The one thing I want to point out from down the line is that, as you're coming down, we want to start making sure that that club face is squaring early - remember that Squaring the Club Face Early video. As we come down, at our checkpoint here of this right thigh, you want to feel that that club face is slightly shut.
In other words, this would be toe up. That's square. This would be wide open - we're going to have to flip that one. At this point, if my club face is slightly shut there's going to be very little rotation coming through the hitting area, where you want as minimal timing as possible.
The more open your face is, the more you've got to flip it and try and learn to time that and slam it shut. If it's a little bit shut, as you come through the club face is going to be rotating relatively slowly, and that means you're not going to have to work to time a flip so aggressively.
As you work into hitting shots with this, at first you want to work on just doing it without a golf club, or flip the club upside down. Go to the top, shift and downcock, pull your hands down.
As you get comfortable with that and you start working with a club, then what you want to do is start going through the clunkiness of it. That is, going through piece by piece and pausing at each step. We're going to shift and downcock, pause, right thigh, pause, hit the ball, pause - checking our steps along the way every single time.
At first, my students hit the ball maybe 10-15 yards. Then they slowly start adding up from there. They can start adding a little bit more timing and sequence to it to glue it all together, but for the first half hour they may only be able to do this, this, and this, and hit a lot of half-shots until that's done perfectly.

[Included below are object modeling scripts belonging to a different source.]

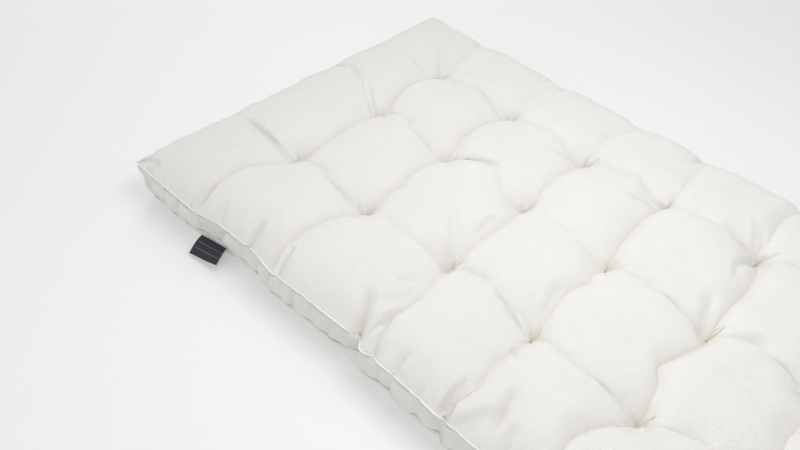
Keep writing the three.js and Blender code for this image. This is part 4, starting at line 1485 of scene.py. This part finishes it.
# %% The graph of a material
class Graph:
    """The node graph of one new material."""

    def __init__(self, name):
        self.material = bpy.data.materials.new(name)
        self.material.use_nodes = True
        self.tree = self.material.node_tree
        self.shader = self.tree.nodes["Principled BSDF"]

    def put(self, socket, value):
        if isinstance(value, Signal):
            self.tree.links.new(value.socket, socket)
        else:
            socket.default_value = value

    def node(self, kind, settings, sockets):
        """Adds a node: its settings first, then the values or links of its sockets."""
        made = self.tree.nodes.new(kind)
        for name, value in settings.items():
            setattr(made, name, value)
        for key, value in sockets.items():
            self.put(made.inputs[key], value)
        return [Signal(self, socket) for socket in made.outputs if socket.enabled]

    def cloth_place(self):
        """The cloth's own flat coordinates, in metres."""
        return self.node("ShaderNodeUVMap", {"uv_map": "cloth"}, {})[0]

    def parts(self, vector):
        return self.node("ShaderNodeSeparateXYZ", {}, {0: vector})[:3]

    def scaled(self, vector, sizes):
        return self.node("ShaderNodeVectorMath", {"operation": "MULTIPLY"}, {0: vector, 1: sizes})[0]

    def noise(self, vector, per_metre, detail=2.0, roughness=0.5):
        sockets = {"Vector": vector, "Scale": per_metre, "Detail": detail, "Roughness": roughness}
        return self.node("ShaderNodeTexNoise", {}, sockets)[0]

    def mixed(self, share, first, second):
        """A colour between two, by a share from 0 to 1."""
        made = self.node("ShaderNodeMix", {"data_type": "RGBA"}, {0: share, 6: first, 7: second})
        return made[0]

    def finish(self, color, height=None, distance=0.001, **constants):
        """Feeds the shader; varying roughness comes in as a Signal like the colour."""
        self.put(self.shader.inputs["Base Color"], color)
        if height is not None:
            sockets = {"Height": height, "Strength": 1.0, "Distance": distance}
            bump = self.node("ShaderNodeBump", {}, sockets)[0]
            self.put(self.shader.inputs["Normal"], bump)
        for name, value in constants.items():
            self.put(self.shader.inputs[name.replace("_", " ").title()], value)
        return self.material


# %% [markdown]
# ## The cotton
# The cover is unbleached cotton in a fine twill: warm white, dull, with threads that
# differ a little in thickness and a few dark flecks of seed husk. Where the cloth dives into
# a valley, a crease, the funnel of a tie, a corner or the groove beside a seam, a warmer and
# darker colour is painted in: painted shade, for the light that reaches it only off other
# cloth. The twill is built from two sets of threads, each a rounded wave along one
# direction, that trade places in steps. The weave is finer than a pixel from afar, so it
# stays in the bump and a faint tone, and only the folds are real relief. How much painted
# shade each point gets, from how near it lies to a valley or a tie and how deep in a
# crease, is worked out on the net and kept as an attribute.

# %% Painted shade in the hollows
# How strongly the painted shade of each hollow shows, and how far from it, in millimetres
FOOT_SIDE_PAINTED_SHADE = ((0.55, 5), (0.34, 18))  # at the foot of the soft slope down to a row
HEAD_SIDE_PAINTED_SHADE = (0.3, 1.6)
COLUMN_SIDE_PAINTED_SHADE = (0.6, 3.2)
TIE_PAINTED_SHADE = (0.75, 9)
CORNER_PAINTED_SHADE = (0.9, 11)
CREASE_PAINTED_SHADE = (0.045, 0.6)  # for each millimetre of depth, past this depth
GROOVE_PAINTED_SHADE = 0.8
GROOVE_PAINTED_SHADE_PLACES = ((0.05, 0.04), (0.955, 0.04))  # shares of the way down the band
ROW_PAINTED_SHADE, COLUMN_PAINTED_SHADE = 2.0, 2.4  # a shallower valley has a weaker tone


def painted_shade_shares():
    """How much painted shade each point of the top gets: 0 on the pillows and up to 1 deep in a valley or a
    crease.
    """
    i, s, from_row, to_row = line_gaps(U_GRID, NET_X)
    j, t, from_column, to_column = line_gaps(V_GRID, NET_Y)
    row_depth = ROW_PAINTED_SHADE * (1 - floors(i, s, j, ROW_BENDS, ROW_DEPTH))
    column_depth = COLUMN_PAINTED_SHADE * (1 - floors(j, t, i, COLUMN_BENDS, COLUMN_DEPTH))
    to_column = np.minimum(from_column, to_column)
    tie = np.hypot(np.minimum(from_row, to_row), to_column)
    corner = from_corner(TOP_PLAN[..., 0], TOP_PLAN[..., 1])
    tones = (
        row_depth * sum(strength * np.exp(-to_row / reach) for strength, reach in FOOT_SIDE_PAINTED_SHADE),
        row_depth * HEAD_SIDE_PAINTED_SHADE[0] * np.exp(-from_row / HEAD_SIDE_PAINTED_SHADE[1]),
        column_depth * COLUMN_SIDE_PAINTED_SHADE[0] * np.exp(-to_column / COLUMN_SIDE_PAINTED_SHADE[1]),
        TIE_PAINTED_SHADE[0] * np.exp(-tie / TIE_PAINTED_SHADE[1]),
        CORNER_PAINTED_SHADE[0] * bell(corner, CORNER_PAINTED_SHADE[1]),
        CREASE_PAINTED_SHADE[0] * (-TOP_RELIEF - CREASE_PAINTED_SHADE[1]),
    )
    return np.clip(np.maximum.reduce(tones), 0, 1)


def keep_painted_shade():
    values = np.zeros(len(pad.data.vertices))
    deep = painted_shade_shares()
    values[:deep.size] = deep.ravel()
    # Painted shade in the grooves just below the top seam and just above the lower seam, on every ring of
    # the band
    down = np.array(BAND_DOWNS)
    bells = [bell(down - place, half) for place, half in GROOVE_PAINTED_SHADE_PLACES]
    groove = np.maximum(*bells) * GROOVE_PAINTED_SHADE
    side_values = np.repeat(groove, len(STATIONS))
    values[deep.size:deep.size + len(side_values)] = side_values
    # The share of painted shade, kept on the pad's points for the cotton to read
    attribute = pad.data.attributes.new("painted_shade", "FLOAT", "POINT")
    attribute.data.foreach_set("value", values)
    return deep


print("deepest hollow:", round(float(keep_painted_shade().max()), 2))

# %% The cotton's weave
THREAD_PITCH = 0.0014
COTTON = (0.872, 0.863, 0.83, 1)
COTTON_DULL = (0.826, 0.815, 0.781, 1)
# Next: the warm, darker colour of the painted shade in valleys, creases, tie funnels, corners and seam
# grooves
PAINTED_SHADE_COLOR = (0.60, 0.51, 0.39, 1)
FLECK = (0.36, 0.27, 0.17, 1)
# How the painted shade grows with its share on the net, and how strongly it is mixed in at most
PAINTED_SHADE_POWER, PAINTED_SHADE_STRENGTH = 1.2, 0.6
# Sizes of the cotton's unevenness, as waves of noise for each metre
SLUBS_PER_METRE = 620
CLOUDS_PER_METRE = 9
PATCHES_PER_METRE = 42
FLECKS_PER_METRE = 260
FLECK_RANGE = (0.775, 0.81)  # only the peaks of the noise, so that flecks are rare
FLECK_STRENGTH = 0.4
TONE_RANGE = (0.47, 1.02)
COTTON_BUMP = 0.0009  # metres


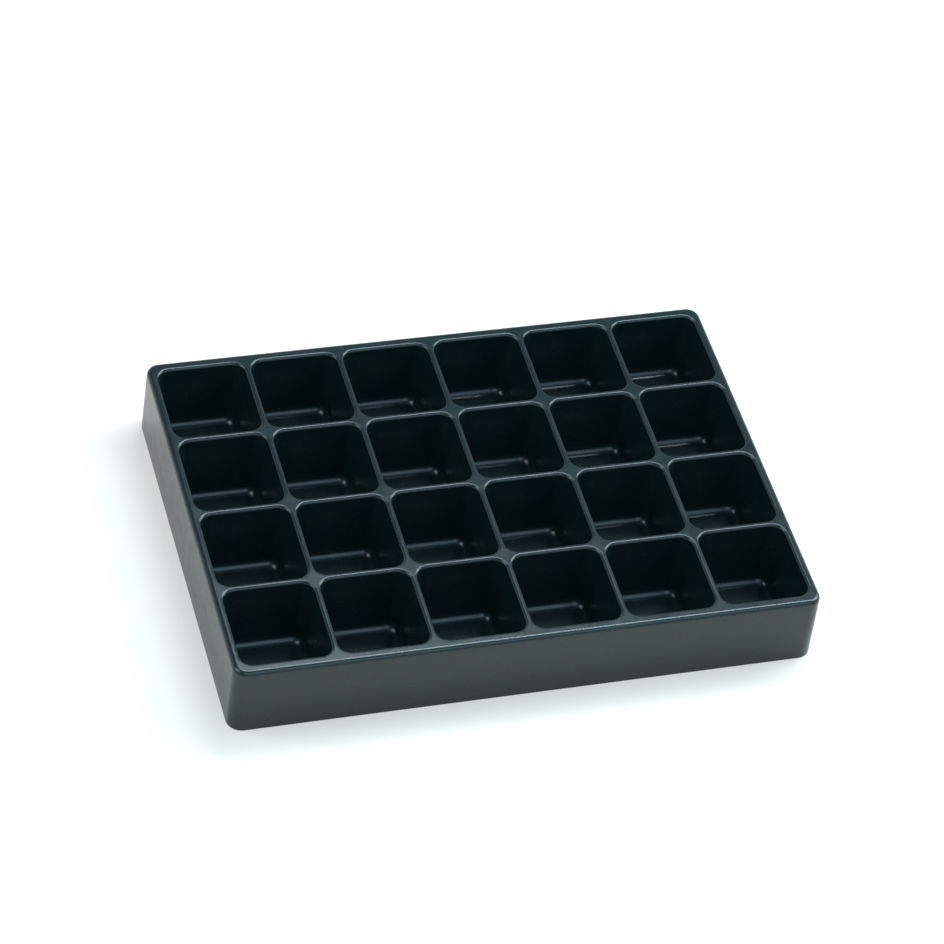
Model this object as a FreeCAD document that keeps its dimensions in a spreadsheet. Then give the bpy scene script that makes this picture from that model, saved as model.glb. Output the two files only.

Once that's done correctly, then we start going through the whole thing very, very slowly, still pausing at the top and then sequence everything very slowly. Then we can start to put some speed into it, and then we can start to get some real speed into it.
Work through it really, really slowly. You start down really slow and gradual, working on the technique and the sequencing, and you'll find yourself in positions that you've never even dreamed possible in a very short period of time.